§ **WHAT TO PRODUCE**
Repeat the listing in full, word for word.

§ **DATA SECTION**
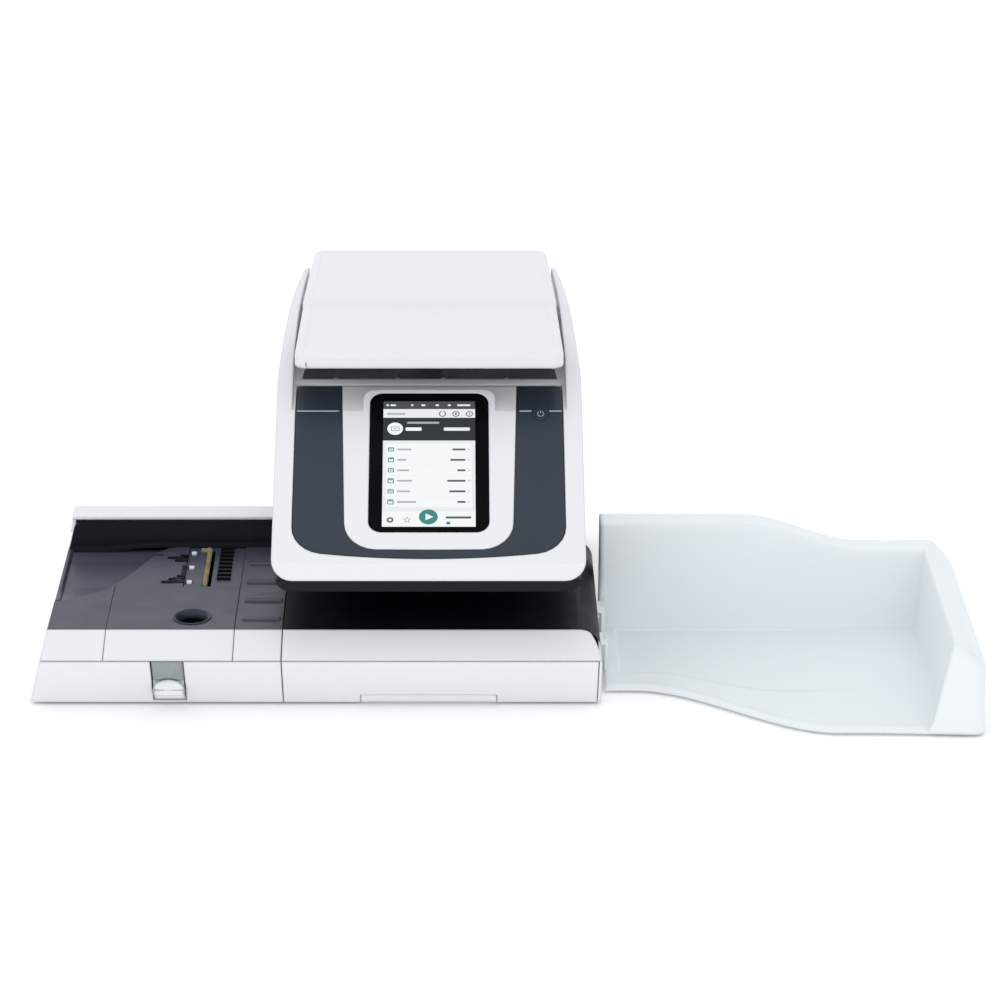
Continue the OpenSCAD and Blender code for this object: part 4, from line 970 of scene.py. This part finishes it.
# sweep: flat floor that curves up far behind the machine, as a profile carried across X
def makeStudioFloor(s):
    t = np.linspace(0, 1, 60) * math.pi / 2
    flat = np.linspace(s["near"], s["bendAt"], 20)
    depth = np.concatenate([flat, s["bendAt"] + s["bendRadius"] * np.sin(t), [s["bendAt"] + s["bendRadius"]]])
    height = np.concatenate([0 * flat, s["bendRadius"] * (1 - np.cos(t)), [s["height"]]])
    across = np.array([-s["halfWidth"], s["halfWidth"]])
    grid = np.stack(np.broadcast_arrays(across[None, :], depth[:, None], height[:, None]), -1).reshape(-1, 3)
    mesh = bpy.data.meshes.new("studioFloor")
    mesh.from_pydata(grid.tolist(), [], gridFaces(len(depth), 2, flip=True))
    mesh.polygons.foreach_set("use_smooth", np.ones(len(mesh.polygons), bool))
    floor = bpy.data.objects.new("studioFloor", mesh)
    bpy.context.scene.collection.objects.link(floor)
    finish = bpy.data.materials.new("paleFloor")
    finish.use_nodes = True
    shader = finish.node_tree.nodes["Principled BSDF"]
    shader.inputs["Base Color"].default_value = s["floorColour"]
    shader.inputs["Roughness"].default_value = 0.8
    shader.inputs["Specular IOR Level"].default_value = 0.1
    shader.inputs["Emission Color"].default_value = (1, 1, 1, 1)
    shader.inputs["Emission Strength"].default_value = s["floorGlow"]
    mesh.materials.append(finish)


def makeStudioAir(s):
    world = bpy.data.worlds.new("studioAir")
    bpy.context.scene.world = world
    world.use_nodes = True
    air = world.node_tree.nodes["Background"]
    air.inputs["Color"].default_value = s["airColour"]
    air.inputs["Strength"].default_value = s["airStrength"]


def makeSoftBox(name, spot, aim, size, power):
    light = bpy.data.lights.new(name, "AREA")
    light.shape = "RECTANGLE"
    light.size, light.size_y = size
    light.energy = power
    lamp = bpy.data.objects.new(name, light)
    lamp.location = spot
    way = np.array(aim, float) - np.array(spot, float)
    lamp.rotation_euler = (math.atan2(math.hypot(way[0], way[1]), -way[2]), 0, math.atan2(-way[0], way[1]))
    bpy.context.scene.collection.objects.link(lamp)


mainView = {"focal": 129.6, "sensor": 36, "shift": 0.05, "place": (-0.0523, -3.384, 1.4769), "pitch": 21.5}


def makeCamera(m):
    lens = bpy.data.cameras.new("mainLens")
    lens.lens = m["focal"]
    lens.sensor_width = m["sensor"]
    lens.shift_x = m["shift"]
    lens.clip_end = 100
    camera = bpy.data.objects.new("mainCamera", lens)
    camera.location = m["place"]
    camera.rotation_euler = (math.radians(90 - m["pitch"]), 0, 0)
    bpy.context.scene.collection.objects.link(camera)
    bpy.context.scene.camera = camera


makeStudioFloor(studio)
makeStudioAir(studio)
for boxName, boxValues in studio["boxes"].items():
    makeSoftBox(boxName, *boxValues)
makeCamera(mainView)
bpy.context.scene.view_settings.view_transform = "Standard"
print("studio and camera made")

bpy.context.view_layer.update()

§ **ANSWER IN FULL**
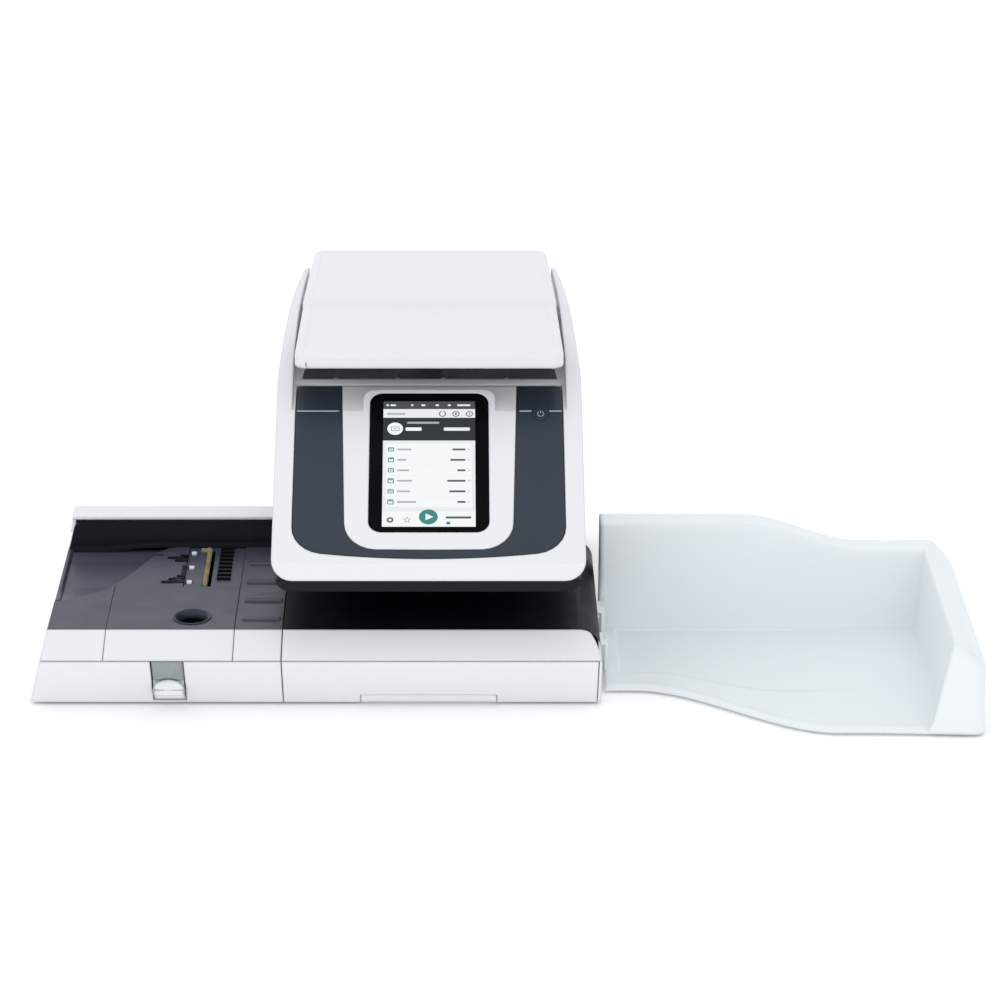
Continue the OpenSCAD and Blender code for this object: part 4, from line 970 of scene.py. This part finishes it.
# sweep: flat floor that curves up far behind the machine, as a profile carried across X
def makeStudioFloor(s):
    t = np.linspace(0, 1, 60) * math.pi / 2
    flat = np.linspace(s["near"], s["bendAt"], 20)
    depth = np.concatenate([flat, s["bendAt"] + s["bendRadius"] * np.sin(t), [s["bendAt"] + s["bendRadius"]]])
    height = np.concatenate([0 * flat, s["bendRadius"] * (1 - np.cos(t)), [s["height"]]])
    across = np.array([-s["halfWidth"], s["halfWidth"]])
    grid = np.stack(np.broadcast_arrays(across[None, :], depth[:, None], height[:, None]), -1).reshape(-1, 3)
    mesh = bpy.data.meshes.new("studioFloor")
    mesh.from_pydata(grid.tolist(), [], gridFaces(len(depth), 2, flip=True))
    mesh.polygons.foreach_set("use_smooth", np.ones(len(mesh.polygons), bool))
    floor = bpy.data.objects.new("studioFloor", mesh)
    bpy.context.scene.collection.objects.link(floor)
    finish = bpy.data.materials.new("paleFloor")
    finish.use_nodes = True
    shader = finish.node_tree.nodes["Principled BSDF"]
    shader.inputs["Base Color"].default_value = s["floorColour"]
    shader.inputs["Roughness"].default_value = 0.8
    shader.inputs["Specular IOR Level"].default_value = 0.1
    shader.inputs["Emission Color"].default_value = (1, 1, 1, 1)
    shader.inputs["Emission Strength"].default_value = s["floorGlow"]
    mesh.materials.append(finish)


def makeStudioAir(s):
    world = bpy.data.worlds.new("studioAir")
    bpy.context.scene.world = world
    world.use_nodes = True
    air = world.node_tree.nodes["Background"]
    air.inputs["Color"].default_value = s["airColour"]
    air.inputs["Strength"].default_value = s["airStrength"]


def makeSoftBox(name, spot, aim, size, power):
    light = bpy.data.lights.new(name, "AREA")
    light.shape = "RECTANGLE"
    light.size, light.size_y = size
    light.energy = power
    lamp = bpy.data.objects.new(name, light)
    lamp.location = spot
    way = np.array(aim, float) - np.array(spot, float)
    lamp.rotation_euler = (math.atan2(math.hypot(way[0], way[1]), -way[2]), 0, math.atan2(-way[0], way[1]))
    bpy.context.scene.collection.objects.link(lamp)


mainView = {"focal": 129.6, "sensor": 36, "shift": 0.05, "place": (-0.0523, -3.384, 1.4769), "pitch": 21.5}


def makeCamera(m):
    lens = bpy.data.cameras.new("mainLens")
    lens.lens = m["focal"]
    lens.sensor_width = m["sensor"]
    lens.shift_x = m["shift"]
    lens.clip_end = 100
    camera = bpy.data.objects.new("mainCamera", lens)
    camera.location = m["place"]
    camera.rotation_euler = (math.radians(90 - m["pitch"]), 0, 0)
    bpy.context.scene.collection.objects.link(camera)
    bpy.context.scene.camera = camera


makeStudioFloor(studio)
makeStudioAir(studio)
for boxName, boxValues in studio["boxes"].items():
    makeSoftBox(boxName, *boxValues)
makeCamera(mainView)
bpy.context.scene.view_settings.view_transform = "Standard"
print("studio and camera made")

bpy.context.view_layer.update()